On the last day of the San Sebastian film festival, we finally made it there. Together with Oihana, Eneko and Irati, our Erasmus buddies, we took an early bus and spent the day in the neighbourhood of the red carpet, watching a low-budget Korean movie (Animal Town) and enjoying the sea.

Our day in San Sebastian/Donostia started off with a bit of a setback, when Irati realised she had lost her camera on the bus and at that time we had already been in the city for almost half an hour. Together with Oihana she went back to the bus stop, while the rest of us had some breakfast near the sea, and believe it or not, they found the camera in the bus! I’m not going to generalize all people here by saying they’re all saints, but I know that in any big city in Belgium, the camera would’ve been long gone. Hurray for honesty (or just plain good luck)!

San Sebastian Film Festival, the Kursaal

Red carpet
By then we had determined which movies we wanted to see, either Animal Town by Kyu-hwan Jeon or When You’re Strange: A Film about The Doors by Tom DiCillo. As you’ve read, we eventually chose the first one and looking back on it, that probably wasn’t the best decision. First, we headed to San Sebastian’s Kursaal to find tickets, which was harder than expected. After a while we found ourselves on the red carpet at the Kursaal - noticing pictures of festival guests such as Quentin Tarantino, Brad Pitt and Ian McKellen all around us - not knowing where to go or what to do.
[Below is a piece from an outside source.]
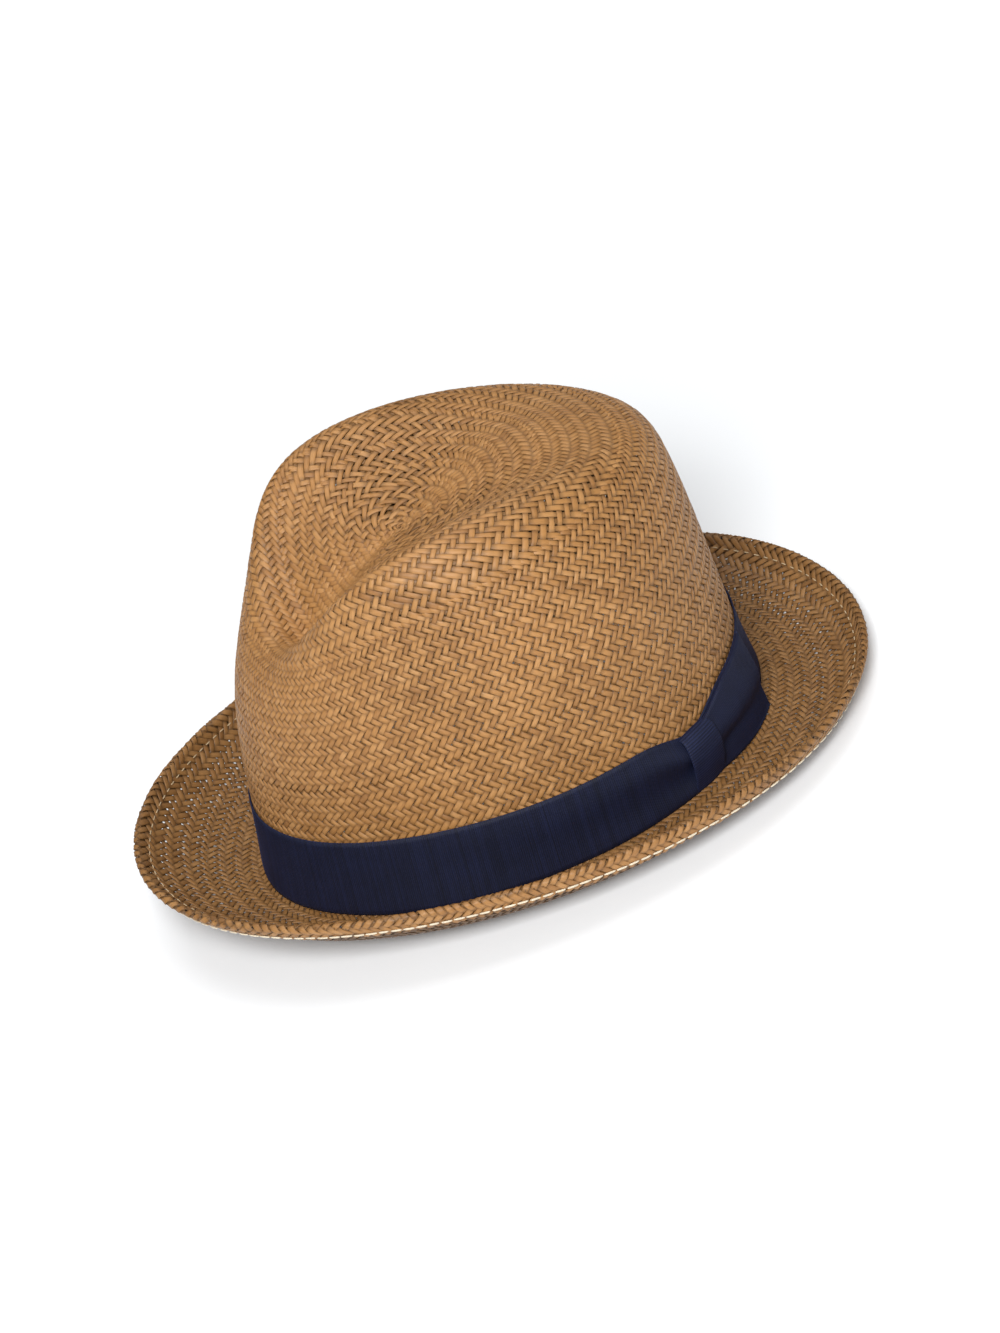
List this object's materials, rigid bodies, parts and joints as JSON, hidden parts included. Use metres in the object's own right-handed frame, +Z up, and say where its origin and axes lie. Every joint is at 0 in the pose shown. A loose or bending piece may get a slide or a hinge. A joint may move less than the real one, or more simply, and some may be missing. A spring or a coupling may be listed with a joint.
{
  "type": "straw fedora hat",
  "caption": "Short-brim straw fedora with a creased, front-pinched crown, a turned-up stitched brim and a navy grosgrain band with a flat side bow.",
  "frame": {"origin": "centre of the hat's box in plan, on the surface it rests on", "axes": "+Z up, front of the hat toward -Y, wearer's left (the bow side) toward +X"},
  "size_m": [0.2376, 0.303, 0.1438],
  "materials": {
    "straw": "tan paper straw, 2/2 twill weave, soft sheen",
    "wire": "drawn steel brim wire",
    "ferrule": "crimped brass sleeve",
    "hem_thread": "cream cotton thread",
    "grosgrain": "navy grosgrain ribbon, fine cross ribs",
    "grosgrain_bow": "navy grosgrain ribbon, doubled",
    "grosgrain_keeper": "navy grosgrain ribbon, ribs turned across",
    "sweatband_cloth": "ecru cotton twill",
    "reed": "extruded reed cord",
    "sweatband_thread": "cotton thread",
    "bow_ribbon": "narrow navy ribbon",
    "label_cloth": "white woven tape, blank",
    "label_thread": "polyester thread"
  },
  "bodies": {
    "root": {"straw_body": "straw", "brim_wire": "wire", "brim_wire_ferrule": "ferrule", "hem_stitching": "hem_thread", "hat_band": "grosgrain", "bow_wing": "grosgrain_bow", "bow_keeper": "grosgrain_keeper", "sweatband": "sweatband_cloth", "sweatband_reed": "reed", "sweatband_stitching": "sweatband_thread", "sweatband_bow": "bow_ribbon", "size_label": "label_cloth", "size_label_stitches": "label_thread"}
  },
  "joints": []
}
Luckily, our Basque friends found someone who could give us directions, so we headed to a small movie theatre for tickets, only to find it closed - damn siesta hours.

Oihana's diva attitude at the red carpet :)
All of us at the red carpet

Double incomprehension
To kill the time we went to have a drink and sat outside, enjoying the sun. When the theatre opened, we informed if the movie was spoken in English and they assured us that it was. So English for us, Spanish subtitles for our friends, it seemed ideal! But before the movie started, the director and the lead actor entered the room and gave an introduction in Korean, which was translated into Spanish by an interpreter. A first clue that English was probably not the film’s spoken language. Of course, my presumption turned out to be dead-on when the movie started and we had to sit through 96 minutes of Korean-with-Spanish-subtitles.

Curiously enough, I actually managed to understand about 70 per cent of the subs, and almost everything else was made clear by the actions of the characters. Sometimes I had to ask Eneko for some details, but all in all it was pretty clear! And I enjoyed the movie, so it didn’t feel like six euros gone to waste. Asian cinema mostly has a completely different approach when it comes to emotions and atmosphere, something I find very interesting to watch. Although some of our group didn’t like the movie at all, the audience applauded at the end, which must count for something.

Introduction of Animal Town by the Korean film crew

We spent the rest of our day on the beach, which gave me some time to make some drawings and clear my head for a while. At 9 pm we took our bus home and I must say it was one of the best days I’ve had since I’ve been here. Culture, sea and good company!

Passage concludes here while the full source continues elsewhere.